Foltynewicz was pulled for 17-game winner Max Fried at this point, but the Cardinals' bats had already came to life. Fried issued another bases-loaded walk to Jack Flaherty, before both Fowler and Kolten Wong sliced consecutive 2-RBI doubles. Goldschmidt finally hit a flyball to right that was snagged by Nick Markakis – the second out of the inning, 12 batters into the ballgame – before Ozuna reached on a wild-pitch, swinging third strike. Wong would score in the chaos, before Yadier Molina finally grounded out to end the madness.
The 10 runs put up by St. Louis in the frame set the new standard in Major League Baseball postseason history.
The Cardinals other three runs came on an RBI double in the second – which scored Tommy Edman, who had tripled – and a pair of RBI singles by Harrison Bader and Paul DeJong.
Afterward, the quartet of Josh Tomlin, Sean Newcomb, Darren O'Day and Julio Teheran kept
Atlanta's only response came on a Josh Donaldson solo homer in the bottom of the fourth.
"It's tough to put this into words," Donaldson said of the loss. "You can't take anything away from them. They came out aggressive, executed and as a team, we didn't.
"What's so disappointing is that all year, I feel like we've played better than we did today. Overall, for the season, I feel like we did a great job as a team. We showed up to play and expected to win every day. I really enjoyed being a part of it."
The Braves would load the bases on Jack Flaherty in the fifth, but Freddie Freeman grounded into a fielder's choice, squandering the scoring opportunity.
"I didn't come through," Freeman admitted about his role in the series. "Everybody is going to say what they want to say, but this one's on me."
Ups and downs
No matter which side you rooted for, this series presented its fair share of emotions.
Game 1 featured Atlanta leading until the top of the eighth, when a Goldschmidt solo homer on the first pitch of the frame sparked the Cardinals' offense. Despite bottom-of-the-ninth dingers from both Acuna (2-run) and Freeman (solo), St. Louis prevailed 7-6.
In addition to Foltynewicz's aforementioned gem, Game 2 put a spotlight on Adam Duvall – who started the year with the Gwinnett Stripers, the Braves' AAA affiliate – as he hit a pinch-hit homer that firmly placed the momentum in Atlanta's favor. The final was 3-0 and the series headed to St. Louis, tied 1-1.
Down to their final out, the Braves came through in the clutch during Game 3. Dansby Swanson would single home the tying run in the top of the ninth, before Duvall again shined with a 2-run hit that gave Atlanta a 3-1 lead, the eventual final score.
An extra-inning battle, Game 4 took both teams through another gammit of emotion. Molina dribbled a grounder through that scored Goldschmidt in the bottom of the eighth – tying things at 4-all – then hit the game-clinching sacrifice fly that plated Wong in the tenth.
With all the drama built throughout the series, Game 5 had all the makings of cementing this duel as one of the classics.

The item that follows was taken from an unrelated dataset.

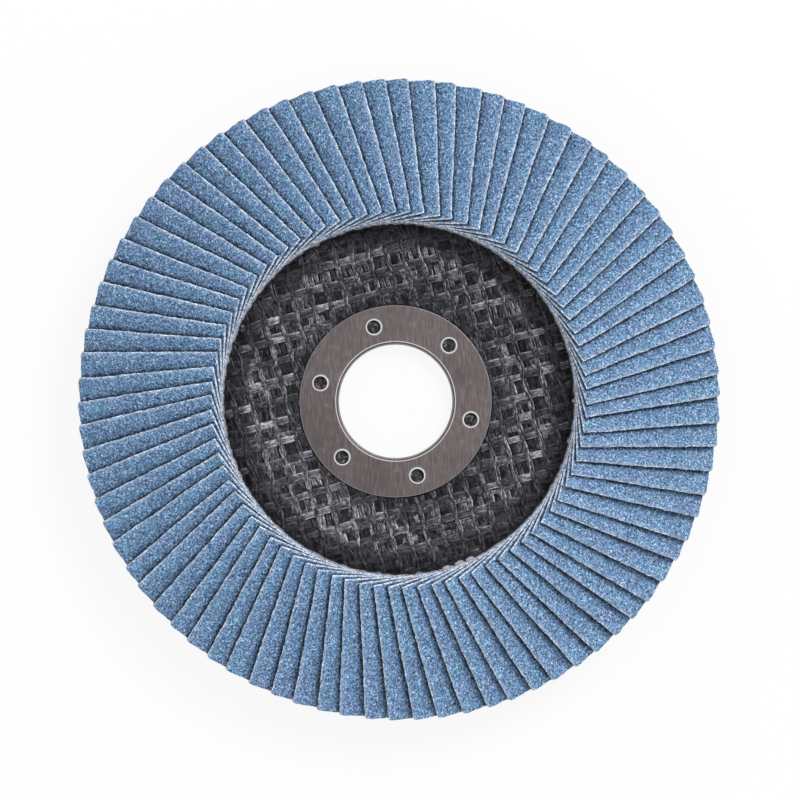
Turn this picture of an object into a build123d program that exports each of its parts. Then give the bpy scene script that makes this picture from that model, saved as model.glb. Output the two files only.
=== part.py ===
from build123d import *

import os
import random
from math import asin, atan2, cos, degrees, hypot, radians, sin, sqrt, tan

# Conical flap disc, 125 mm, for an angle grinder with a 22.23 mm flange boss.
#
# A pressed glass-fibre backing plate has a depressed hub and a rim that slopes back. A flanged steel ring
# lines its bore, a woven glass mesh covers its front, and a ring of overlapping abrasive flaps stands on
# its rim in a bed of adhesive.
#
# Millimetres. The origin is on the bore's axis, in the hub's back face, which seats on the grinder's flange.
# +Z points out of the working side, so the disc lies on its back.

# Whole disc
disc_diameter = 125.0
runout_x = 0.66
runout_y = 0.39

# Backing plate, whose section is a flat hub, a rising wall and a rim that slopes back
plate_thickness = 2.6
plate_setback = 3.5
hub_radius = 24.0
crest_radius = 31.0
crest_height = 6.6
rim_slope = 12.0
hub_fillet = 2.5
crest_fillet = 3.0

# Steel centre ring: a flange on the hub's front and a collar down the bore
bore_diameter = 22.23
ring_diameter = 37.7
ring_thickness = 0.5
ring_bend = 0.6
ring_edge = 0.15
key_hole_count = 6
key_hole_diameter = 2.7
key_hole_circle = 30.3
key_hole_angle = 46.3
key_lip_width = 0.42
key_lip_height = 0.2

# Open-weave glass mesh over the front of the plate: warp threads in pairs, with flat weft tapes across them.
# Resin fills it flush, except on the wall, where it stays open.
mesh_thickness = 0.15
mesh_clearance = 0.1
mesh_angle = 15.0
warp_pitch = 3.3
warp_width = 0.7
weft_pitch = 3.85
weft_width = 1.4

# Flaps: rectangles of abrasive cloth that lie on each other like roof tiles
flap_count = 82
flap_thickness = 0.7
flap_gap = 0.15
flap_inner_radius = 33.35
flap_reach = 9.4
flap_order_seed = 7
flaps_per_node = 2

# Adhesive bed on the rim, with the roots of the flaps pressed into it
bed_thickness = 0.9
bed_inner_setback = 0.45
bed_outer_margin = 0.4
root_height = 0.25

# Sizes that follow
plate_radius = disc_diameter / 2 - plate_setback
ring_radius = ring_diameter / 2
bore_radius = bore_diameter / 2
ring_front = plate_thickness + ring_thickness
mesh_front = plate_thickness + mesh_thickness
bed_inner_radius = flap_inner_radius + bed_inner_setback
slope = radians(rim_slope)
wall_slope = atan2(crest_height, crest_radius - hub_radius)
flap_pitch = 360 / flap_count
rim_axis = Axis((runout_x, runout_y, 0), (0, 0, 1))
rim_section = Plane(origin=(runout_x, runout_y, 0), x_dir=(1, 0, 0), z_dir=(0, -1, 0))

# A flap leans far enough for its neighbour to lie under it, where the two are closest: at the inner root.
flap_lean = (flap_thickness + flap_gap) / radians(flap_pitch)
flap_tilt = degrees(asin((flap_lean + flap_reach * sin(slope)) / flap_inner_radius))
flap_width = 2 * flap_reach / cos(radians(flap_tilt))


def rim_height(radius, depth):
    """Height of the rim's surface that lies at a depth in front of the plate's back."""
    return crest_height - (radius - crest_radius) * tan(slope) + depth / cos(slope)


def layer_line(start, end, depth):
    """The line at a depth in front of the plate's back, from one radius out to another."""
    lean = (wall_slope - slope) / 2
    reach = depth / cos((wall_slope + slope) / 2)
    hub_corner = (hub_radius - depth * tan(wall_slope / 2), depth)
    crest_corner = (crest_radius - reach * sin(lean), crest_height + reach * cos(lean))
    corners = [(start, depth), hub_corner, crest_corner, (end, rim_height(end, depth))]
    return FilletPolyline(*corners, radius=[hub_fillet + mesh_front - depth, crest_fillet + depth])


def make_layer(start, end, back, front):
    """A pressed layer of the plate, between two radii and two depths."""
    with BuildPart() as layer:
        with BuildSketch(rim_section):
            with BuildLine():
                back_line = layer_line(start, end, back)
                front_line = layer_line(start, end, front)
                Line(back_line @ 0, front_line @ 0)
                Line(back_line @ 1, front_line @ 1)
            make_face()
        revolve(axis=rim_axis)
    return layer.part


def make_backing_plate():
    """The plate, bored for the ring's collar."""
    with BuildPart() as plate:
        add(make_layer(bore_radius, plate_radius, 0, plate_thickness))
        Hole(bore_radius + ring_thickness)
    return plate.part


def make_centre_ring():
    """The steel ring: a flange with pierced holes, rolled into a collar that lines the bore."""
    with BuildPart() as ring:
        with BuildSketch(Plane.XZ):
            with BuildLine():
                FilletPolyline(
                    (bore_radius, 0),
                    (bore_radius, ring_front),
                    (ring_radius, ring_front),
                    radius=ring_bend,
                )
                Polyline(
                    (ring_radius, ring_front),
                    (ring_radius, plate_thickness),
                    (bore_radius + ring_thickness, plate_thickness),
                    (bore_radius + ring_thickness, 0),
                    (bore_radius, 0),
                )
            make_face()
        revolve(axis=Axis.Z)
        rim_edge = ring.edges().filter_by(GeomType.CIRCLE).group_by(SortBy.RADIUS)[-1].sort_by(Axis.Z)[-1]
        fillet(rim_edge, radius=ring_edge)
        with BuildSketch(Plane.XY.offset(ring_front)):
            with PolarLocations(key_hole_circle / 2, key_hole_count, start_angle=key_hole_angle):
                Circle(key_hole_diameter / 2 + key_lip_width)
        extrude(amount=key_lip_height, taper=45)
        with PolarLocations(key_hole_circle / 2, key_hole_count, start_angle=key_hole_angle):
            Hole(key_hole_diameter / 2)
    return ring.part


def mesh_openings(width, height):
    """Centres of the openings between the threads that lie whole on the wall."""
    corner = hypot(width, height) / 2
    count = int(crest_radius / min(warp_pitch, weft_pitch))
    steps = range(-count, count + 1)
    centres = [(across * warp_pitch, along * weft_pitch) for across in steps for along in steps]
    return [place for place in centres if hub_radius < hypot(*place) - corner < crest_radius - 2 * corner]


def make_glass_mesh():
    """The mesh: a thin skin over the plate, cut round for the ring, with openings between its threads."""
    width = warp_pitch - warp_width
    height = weft_pitch - weft_width
    with BuildPart() as mesh:
        add(make_layer(bore_radius, plate_radius, plate_thickness, mesh_front))
        Hole(ring_radius + mesh_clearance)
        with BuildSketch():
            with Locations(Location((runout_x, runout_y, 0), (0, 0, mesh_angle))):
                with Locations(*mesh_openings(width, height)):
                    Rectangle(width, height)
        extrude(amount=crest_height + mesh_front, mode=Mode.SUBTRACT)
    return mesh.part


def flap_plane(angle):
    """The underside of the flap at an angle: its origin on the root's inner corner, X to the free edge."""
    tilt = radians(flap_tilt)
    outward = Vector(cos(radians(angle)), sin(radians(angle)), 0)
    clockwise = Vector(sin(radians(angle)), -cos(radians(angle)), 0)
    normal = outward * sin(slope) + Vector(0, 0, cos(slope))
    height = rim_height(flap_inner_radius, mesh_front + root_height)
    root = Vector(runout_x, runout_y, height) + outward * flap_inner_radius - clockwise * flap_reach
    return Plane(
        origin=root,
        x_dir=clockwise * cos(tilt) + normal * sin(tilt),
        z_dir=normal * cos(tilt) - clockwise * sin(tilt),
    )


def flap_length():
    """The length that brings the free edge's outer top corner to the disc's diameter."""
    tilt = radians(flap_tilt)
    corner_reach = flap_reach - flap_thickness * sin(tilt)
    corner = sqrt((disc_diameter / 2) ** 2 - corner_reach**2)
    lean = (flap_width * sin(tilt) + flap_thickness * cos(tilt)) * sin(slope)
    return (corner - lean - flap_inner_radius) / cos(slope)


def flap_angles():
    """The flaps' places around the disc, each a little off its even pitch, by no more than the gap allows."""
    stray = degrees(flap_gap / 2 / (flap_inner_radius * sin(radians(flap_tilt))))
    order = random.Random(flap_order_seed)
    return [index * flap_pitch + order.uniform(-stray, stray) for index in range(flap_count)]


def make_flaps(angles):
    """Neighbouring flaps, each a solid of its own."""
    with BuildPart() as flaps:
        for angle in angles:
            with BuildSketch(flap_plane(angle)):
                Rectangle(flap_width, flap_length(), align=(Align.MIN, Align.MIN))
            extrude(amount=flap_thickness)
    return flaps.part


def make_adhesive_bed(flaps):
    """The bed on the rim, moulded around the roots of the flaps."""
    outer = plate_radius - bed_outer_margin
    with BuildPart() as bed:
        with BuildSketch(rim_section):
            with BuildLine():
                Polyline(
                    (bed_inner_radius, rim_height(bed_inner_radius, mesh_front)),
                    (outer, rim_height(outer, mesh_front)),
                    (outer, rim_height(outer, mesh_front + bed_thickness)),
                    (bed_inner_radius, rim_height(bed_inner_radius, mesh_front + bed_thickness)),
                    close=True,
                )
            make_face()
        revolve(axis=rim_axis)
        for pair in flaps:
            add(pair, mode=Mode.SUBTRACT)
    return bed.part


def write_piece(piece, name):
    """Write one piece as the node of its name."""
    piece.label = name
    export_step(piece, f"parts/{name}.step")


os.makedirs("parts", exist_ok=True)
places = flap_angles()
firsts = range(0, flap_count, flaps_per_node)
flap_groups = [make_flaps(places[first : first + flaps_per_node]) for first in firsts]
for number, group in enumerate(flap_groups, start=1):
    write_piece(group, f"flap_pair_{number:02d}")
write_piece(make_backing_plate(), "backing_plate")
write_piece(make_centre_ring(), "centre_ring")
write_piece(make_glass_mesh(), "glass_mesh")
write_piece(make_adhesive_bed(flap_groups), "adhesive_bed")
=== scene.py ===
"""Looks of the flap disc: abrasive flaps, woven glass mesh, steel ring, adhesive bead, and the stage.

Metres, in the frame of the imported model: +Z points out of the working face, towards the camera.
"""

import math

import bpy
import numpy as np
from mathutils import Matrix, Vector
from mathutils.bvhtree import BVHTree


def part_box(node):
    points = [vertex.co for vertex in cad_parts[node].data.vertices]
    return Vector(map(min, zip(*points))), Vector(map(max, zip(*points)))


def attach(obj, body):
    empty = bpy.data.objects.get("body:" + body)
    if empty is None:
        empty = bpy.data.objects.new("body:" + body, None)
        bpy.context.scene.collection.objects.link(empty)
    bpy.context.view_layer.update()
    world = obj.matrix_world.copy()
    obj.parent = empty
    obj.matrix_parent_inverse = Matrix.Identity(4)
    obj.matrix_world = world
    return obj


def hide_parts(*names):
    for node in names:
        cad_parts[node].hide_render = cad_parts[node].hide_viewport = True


MM = 0.001

# Camera: the photograph is 800 pixels wide and looks straight down at the disc
CAMERA_HEIGHT = 0.9
CAMERA_SENSOR = 36.0
FOCUS_HEIGHT = 13.5 * MM
METRES_PER_PIXEL = 0.19356 * MM
FRAME_PIXELS = 800
DISC_CENTRE_PIXEL = (398.93, 399.35)

# Stage
FLOOR_HALF_WIDTH = 2.0
FLOOR_CAMERA_SHARE = 0.88
KEY_LAMP_PLACE = (0.48, 0.50, 0.72)
KEY_LAMP_SIZE = 0.35
KEY_LAMP_POWER = 4.0

# Flap surfaces: the strip that a flap's neighbour leaves open is a fine grid, the rest a coarse one
FLAP_CELL = 0.26 * MM
FLAP_SHOWN = 6.2 * MM
FLAP_COARSE_COLUMNS = 36
FLAP_COARSE_ROWS = (0, 1, 3, 6, 50)
FLAP_SEED = 20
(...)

Instead, St. Louis won it all before Atlanta could unholster its offense.
Back to the drawing board
The Braves have now lost 10 consecutive playoff series', tying them with the Chicago Cubs for the most in MLB history (between the span of 1910-1998).
Still, there are some positives.
Atlanta clinched its 19th division title, which is tied for the most in history with the New York Yankees. With star players like Acuna, Freeman, Albies and Swanson locked up, the 2020 campaign has plenty of promise.
As long as the Braves can address its bullpen struggles.
While not entirely at-fault for Atlanta's demise in the NLDS – the Braves finished the series hitting just .128 with runners in scoring position – the bullpen coughed up late leads in both Games 1 and 3.
"This is a special group; that's what makes this so tough," Freeman added. "We knew it from Day 1 of spring training. We have a really good team; we just didn't put it all together in the five games we needed to this year."